(CAD and scene scripts)
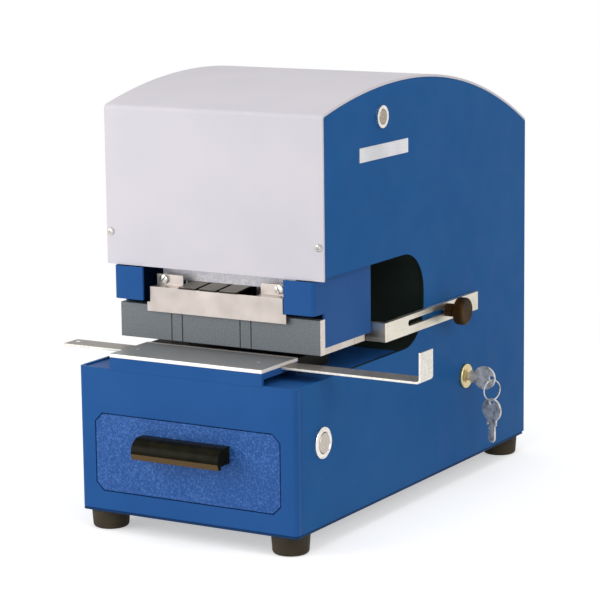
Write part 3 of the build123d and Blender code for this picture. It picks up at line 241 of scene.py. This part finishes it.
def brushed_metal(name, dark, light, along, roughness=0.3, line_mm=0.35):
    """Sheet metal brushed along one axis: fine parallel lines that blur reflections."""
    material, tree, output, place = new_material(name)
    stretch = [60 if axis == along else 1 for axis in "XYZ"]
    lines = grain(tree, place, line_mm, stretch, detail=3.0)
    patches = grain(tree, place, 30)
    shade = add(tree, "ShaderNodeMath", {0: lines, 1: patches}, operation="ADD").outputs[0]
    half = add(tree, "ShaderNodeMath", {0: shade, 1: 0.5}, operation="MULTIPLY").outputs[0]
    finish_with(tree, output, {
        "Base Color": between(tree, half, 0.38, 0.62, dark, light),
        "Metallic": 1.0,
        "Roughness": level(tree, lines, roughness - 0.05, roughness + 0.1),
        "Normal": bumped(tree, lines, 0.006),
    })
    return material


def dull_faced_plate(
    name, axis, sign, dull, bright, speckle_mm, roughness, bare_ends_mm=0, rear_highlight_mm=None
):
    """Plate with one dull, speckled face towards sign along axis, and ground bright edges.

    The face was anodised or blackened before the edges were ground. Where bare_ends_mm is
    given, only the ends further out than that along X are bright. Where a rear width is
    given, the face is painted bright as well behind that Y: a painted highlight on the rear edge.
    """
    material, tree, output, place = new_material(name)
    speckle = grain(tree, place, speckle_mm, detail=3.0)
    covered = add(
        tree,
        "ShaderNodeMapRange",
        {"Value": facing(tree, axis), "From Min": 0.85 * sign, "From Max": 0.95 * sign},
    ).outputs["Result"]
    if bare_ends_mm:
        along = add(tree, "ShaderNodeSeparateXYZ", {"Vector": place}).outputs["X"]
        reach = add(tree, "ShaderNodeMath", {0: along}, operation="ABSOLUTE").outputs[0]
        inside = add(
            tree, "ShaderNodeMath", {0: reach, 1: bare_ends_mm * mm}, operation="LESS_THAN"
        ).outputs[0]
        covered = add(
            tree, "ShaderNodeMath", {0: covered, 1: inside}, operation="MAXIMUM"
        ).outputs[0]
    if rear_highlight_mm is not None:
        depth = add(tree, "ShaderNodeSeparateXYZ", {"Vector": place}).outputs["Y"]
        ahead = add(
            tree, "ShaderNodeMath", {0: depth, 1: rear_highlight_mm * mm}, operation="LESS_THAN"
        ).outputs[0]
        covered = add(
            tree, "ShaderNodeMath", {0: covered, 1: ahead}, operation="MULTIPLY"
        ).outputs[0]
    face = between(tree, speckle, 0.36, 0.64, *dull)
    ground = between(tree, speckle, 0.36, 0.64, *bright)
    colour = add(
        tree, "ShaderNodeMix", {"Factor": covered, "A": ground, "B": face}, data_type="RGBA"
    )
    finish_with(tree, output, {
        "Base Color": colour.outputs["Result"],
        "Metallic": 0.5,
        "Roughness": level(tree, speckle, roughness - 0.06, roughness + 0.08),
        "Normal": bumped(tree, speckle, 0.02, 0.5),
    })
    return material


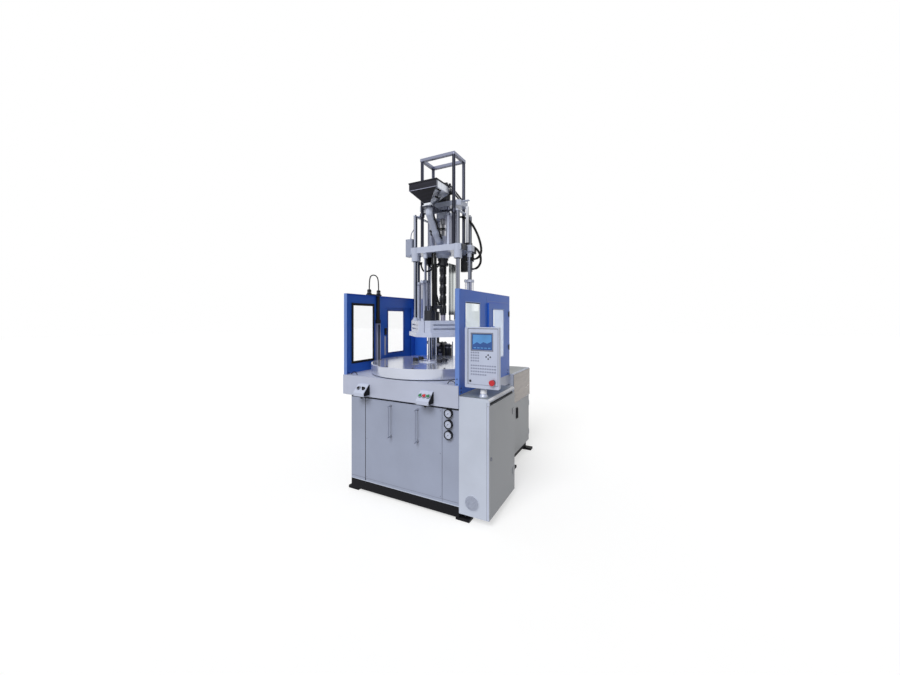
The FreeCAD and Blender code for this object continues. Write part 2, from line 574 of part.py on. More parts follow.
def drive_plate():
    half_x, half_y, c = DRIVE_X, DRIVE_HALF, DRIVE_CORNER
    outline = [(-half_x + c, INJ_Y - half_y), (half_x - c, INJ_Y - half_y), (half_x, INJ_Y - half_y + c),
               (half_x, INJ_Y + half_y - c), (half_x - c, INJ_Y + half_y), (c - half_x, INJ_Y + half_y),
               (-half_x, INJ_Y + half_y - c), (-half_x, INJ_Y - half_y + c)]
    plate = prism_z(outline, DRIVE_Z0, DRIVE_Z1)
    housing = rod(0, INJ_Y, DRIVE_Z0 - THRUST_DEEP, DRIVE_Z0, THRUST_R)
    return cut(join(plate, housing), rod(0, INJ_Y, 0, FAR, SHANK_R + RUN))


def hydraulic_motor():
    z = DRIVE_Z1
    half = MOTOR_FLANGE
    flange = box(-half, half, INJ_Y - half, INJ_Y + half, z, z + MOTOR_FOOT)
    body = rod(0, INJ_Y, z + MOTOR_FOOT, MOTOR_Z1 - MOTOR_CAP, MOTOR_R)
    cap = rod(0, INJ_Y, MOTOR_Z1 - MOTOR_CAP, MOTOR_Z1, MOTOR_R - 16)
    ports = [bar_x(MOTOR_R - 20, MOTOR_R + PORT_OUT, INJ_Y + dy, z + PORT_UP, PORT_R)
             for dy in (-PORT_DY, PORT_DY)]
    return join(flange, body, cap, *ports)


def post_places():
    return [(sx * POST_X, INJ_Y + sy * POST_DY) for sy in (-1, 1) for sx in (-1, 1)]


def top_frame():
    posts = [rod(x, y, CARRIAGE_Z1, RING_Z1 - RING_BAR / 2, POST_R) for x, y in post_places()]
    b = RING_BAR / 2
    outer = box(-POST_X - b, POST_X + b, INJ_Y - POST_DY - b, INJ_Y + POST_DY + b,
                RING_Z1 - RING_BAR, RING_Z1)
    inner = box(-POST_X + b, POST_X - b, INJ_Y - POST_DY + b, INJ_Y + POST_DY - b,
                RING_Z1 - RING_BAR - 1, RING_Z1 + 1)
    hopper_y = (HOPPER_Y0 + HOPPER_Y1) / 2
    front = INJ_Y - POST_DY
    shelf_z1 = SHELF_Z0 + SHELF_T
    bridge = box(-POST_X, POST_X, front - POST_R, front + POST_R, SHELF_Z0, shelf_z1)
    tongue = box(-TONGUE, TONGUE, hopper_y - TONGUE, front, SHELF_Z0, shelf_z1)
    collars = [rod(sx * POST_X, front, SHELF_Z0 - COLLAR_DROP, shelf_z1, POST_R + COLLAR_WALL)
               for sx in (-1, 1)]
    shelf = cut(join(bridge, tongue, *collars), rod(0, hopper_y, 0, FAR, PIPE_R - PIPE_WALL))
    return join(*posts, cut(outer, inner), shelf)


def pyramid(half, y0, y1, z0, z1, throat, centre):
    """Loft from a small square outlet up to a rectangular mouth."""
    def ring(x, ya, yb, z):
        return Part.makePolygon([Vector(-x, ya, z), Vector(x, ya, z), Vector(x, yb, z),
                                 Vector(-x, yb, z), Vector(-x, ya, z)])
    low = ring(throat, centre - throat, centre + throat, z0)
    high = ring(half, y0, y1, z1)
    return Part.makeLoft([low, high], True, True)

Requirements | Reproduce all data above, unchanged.

Solution |
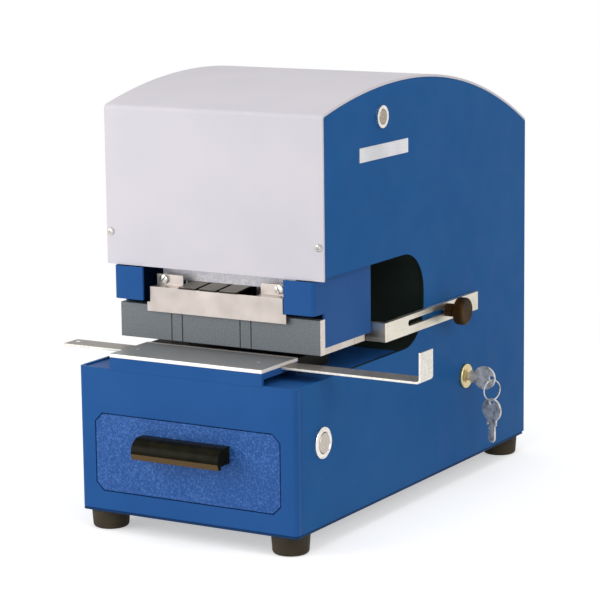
Write part 3 of the build123d and Blender code for this picture. It picks up at line 241 of scene.py. This part finishes it.
def brushed_metal(name, dark, light, along, roughness=0.3, line_mm=0.35):
    """Sheet metal brushed along one axis: fine parallel lines that blur reflections."""
    material, tree, output, place = new_material(name)
    stretch = [60 if axis == along else 1 for axis in "XYZ"]
    lines = grain(tree, place, line_mm, stretch, detail=3.0)
    patches = grain(tree, place, 30)
    shade = add(tree, "ShaderNodeMath", {0: lines, 1: patches}, operation="ADD").outputs[0]
    half = add(tree, "ShaderNodeMath", {0: shade, 1: 0.5}, operation="MULTIPLY").outputs[0]
    finish_with(tree, output, {
        "Base Color": between(tree, half, 0.38, 0.62, dark, light),
        "Metallic": 1.0,
        "Roughness": level(tree, lines, roughness - 0.05, roughness + 0.1),
        "Normal": bumped(tree, lines, 0.006),
    })
    return material


def dull_faced_plate(
    name, axis, sign, dull, bright, speckle_mm, roughness, bare_ends_mm=0, rear_highlight_mm=None
):
    """Plate with one dull, speckled face towards sign along axis, and ground bright edges.

    The face was anodised or blackened before the edges were ground. Where bare_ends_mm is
    given, only the ends further out than that along X are bright. Where a rear width is
    given, the face is painted bright as well behind that Y: a painted highlight on the rear edge.
    """
    material, tree, output, place = new_material(name)
    speckle = grain(tree, place, speckle_mm, detail=3.0)
    covered = add(
        tree,
        "ShaderNodeMapRange",
        {"Value": facing(tree, axis), "From Min": 0.85 * sign, "From Max": 0.95 * sign},
    ).outputs["Result"]
    if bare_ends_mm:
        along = add(tree, "ShaderNodeSeparateXYZ", {"Vector": place}).outputs["X"]
        reach = add(tree, "ShaderNodeMath", {0: along}, operation="ABSOLUTE").outputs[0]
        inside = add(
            tree, "ShaderNodeMath", {0: reach, 1: bare_ends_mm * mm}, operation="LESS_THAN"
        ).outputs[0]
        covered = add(
            tree, "ShaderNodeMath", {0: covered, 1: inside}, operation="MAXIMUM"
        ).outputs[0]
    if rear_highlight_mm is not None:
        depth = add(tree, "ShaderNodeSeparateXYZ", {"Vector": place}).outputs["Y"]
        ahead = add(
            tree, "ShaderNodeMath", {0: depth, 1: rear_highlight_mm * mm}, operation="LESS_THAN"
        ).outputs[0]
        covered = add(
            tree, "ShaderNodeMath", {0: covered, 1: ahead}, operation="MULTIPLY"
        ).outputs[0]
    face = between(tree, speckle, 0.36, 0.64, *dull)
    ground = between(tree, speckle, 0.36, 0.64, *bright)
    colour = add(
        tree, "ShaderNodeMix", {"Factor": covered, "A": ground, "B": face}, data_type="RGBA"
    )
    finish_with(tree, output, {
        "Base Color": colour.outputs["Result"],
        "Metallic": 0.5,
        "Roughness": level(tree, speckle, roughness - 0.06, roughness + 0.08),
        "Normal": bumped(tree, speckle, 0.02, 0.5),
    })
    return material


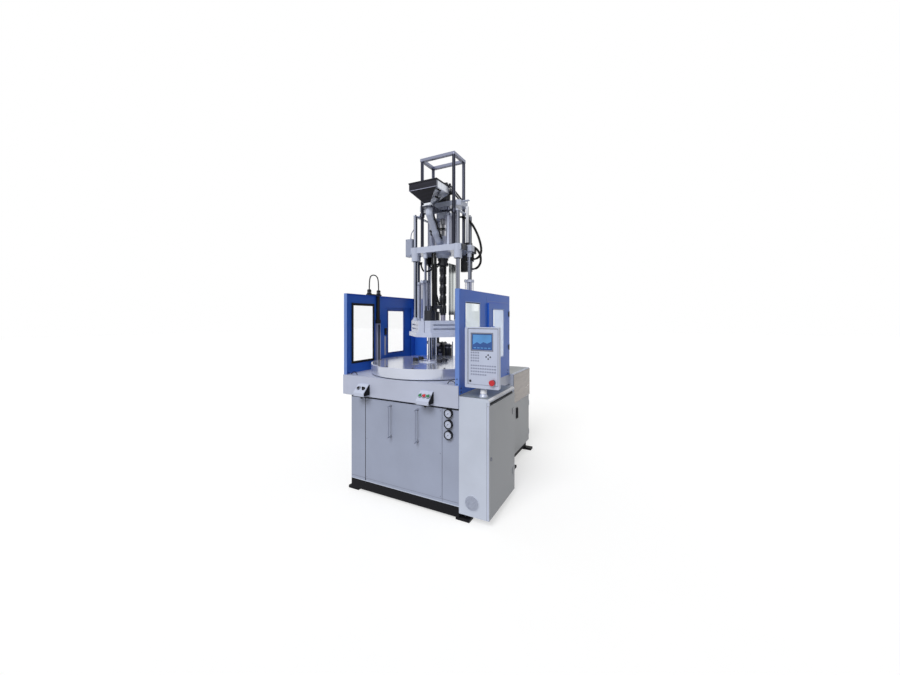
The FreeCAD and Blender code for this object continues. Write part 2, from line 574 of part.py on. More parts follow.
def drive_plate():
    half_x, half_y, c = DRIVE_X, DRIVE_HALF, DRIVE_CORNER
    outline = [(-half_x + c, INJ_Y - half_y), (half_x - c, INJ_Y - half_y), (half_x, INJ_Y - half_y + c),
               (half_x, INJ_Y + half_y - c), (half_x - c, INJ_Y + half_y), (c - half_x, INJ_Y + half_y),
               (-half_x, INJ_Y + half_y - c), (-half_x, INJ_Y - half_y + c)]
    plate = prism_z(outline, DRIVE_Z0, DRIVE_Z1)
    housing = rod(0, INJ_Y, DRIVE_Z0 - THRUST_DEEP, DRIVE_Z0, THRUST_R)
    return cut(join(plate, housing), rod(0, INJ_Y, 0, FAR, SHANK_R + RUN))


def hydraulic_motor():
    z = DRIVE_Z1
    half = MOTOR_FLANGE
    flange = box(-half, half, INJ_Y - half, INJ_Y + half, z, z + MOTOR_FOOT)
    body = rod(0, INJ_Y, z + MOTOR_FOOT, MOTOR_Z1 - MOTOR_CAP, MOTOR_R)
    cap = rod(0, INJ_Y, MOTOR_Z1 - MOTOR_CAP, MOTOR_Z1, MOTOR_R - 16)
    ports = [bar_x(MOTOR_R - 20, MOTOR_R + PORT_OUT, INJ_Y + dy, z + PORT_UP, PORT_R)
             for dy in (-PORT_DY, PORT_DY)]
    return join(flange, body, cap, *ports)


def post_places():
    return [(sx * POST_X, INJ_Y + sy * POST_DY) for sy in (-1, 1) for sx in (-1, 1)]


def top_frame():
    posts = [rod(x, y, CARRIAGE_Z1, RING_Z1 - RING_BAR / 2, POST_R) for x, y in post_places()]
    b = RING_BAR / 2
    outer = box(-POST_X - b, POST_X + b, INJ_Y - POST_DY - b, INJ_Y + POST_DY + b,
                RING_Z1 - RING_BAR, RING_Z1)
    inner = box(-POST_X + b, POST_X - b, INJ_Y - POST_DY + b, INJ_Y + POST_DY - b,
                RING_Z1 - RING_BAR - 1, RING_Z1 + 1)
    hopper_y = (HOPPER_Y0 + HOPPER_Y1) / 2
    front = INJ_Y - POST_DY
    shelf_z1 = SHELF_Z0 + SHELF_T
    bridge = box(-POST_X, POST_X, front - POST_R, front + POST_R, SHELF_Z0, shelf_z1)
    tongue = box(-TONGUE, TONGUE, hopper_y - TONGUE, front, SHELF_Z0, shelf_z1)
    collars = [rod(sx * POST_X, front, SHELF_Z0 - COLLAR_DROP, shelf_z1, POST_R + COLLAR_WALL)
               for sx in (-1, 1)]
    shelf = cut(join(bridge, tongue, *collars), rod(0, hopper_y, 0, FAR, PIPE_R - PIPE_WALL))
    return join(*posts, cut(outer, inner), shelf)


def pyramid(half, y0, y1, z0, z1, throat, centre):
    """Loft from a small square outlet up to a rectangular mouth."""
    def ring(x, ya, yb, z):
        return Part.makePolygon([Vector(-x, ya, z), Vector(x, ya, z), Vector(x, yb, z),
                                 Vector(-x, yb, z), Vector(-x, ya, z)])
    low = ring(throat, centre - throat, centre + throat, z0)
    high = ring(half, y0, y1, z1)
    return Part.makeLoft([low, high], True, True)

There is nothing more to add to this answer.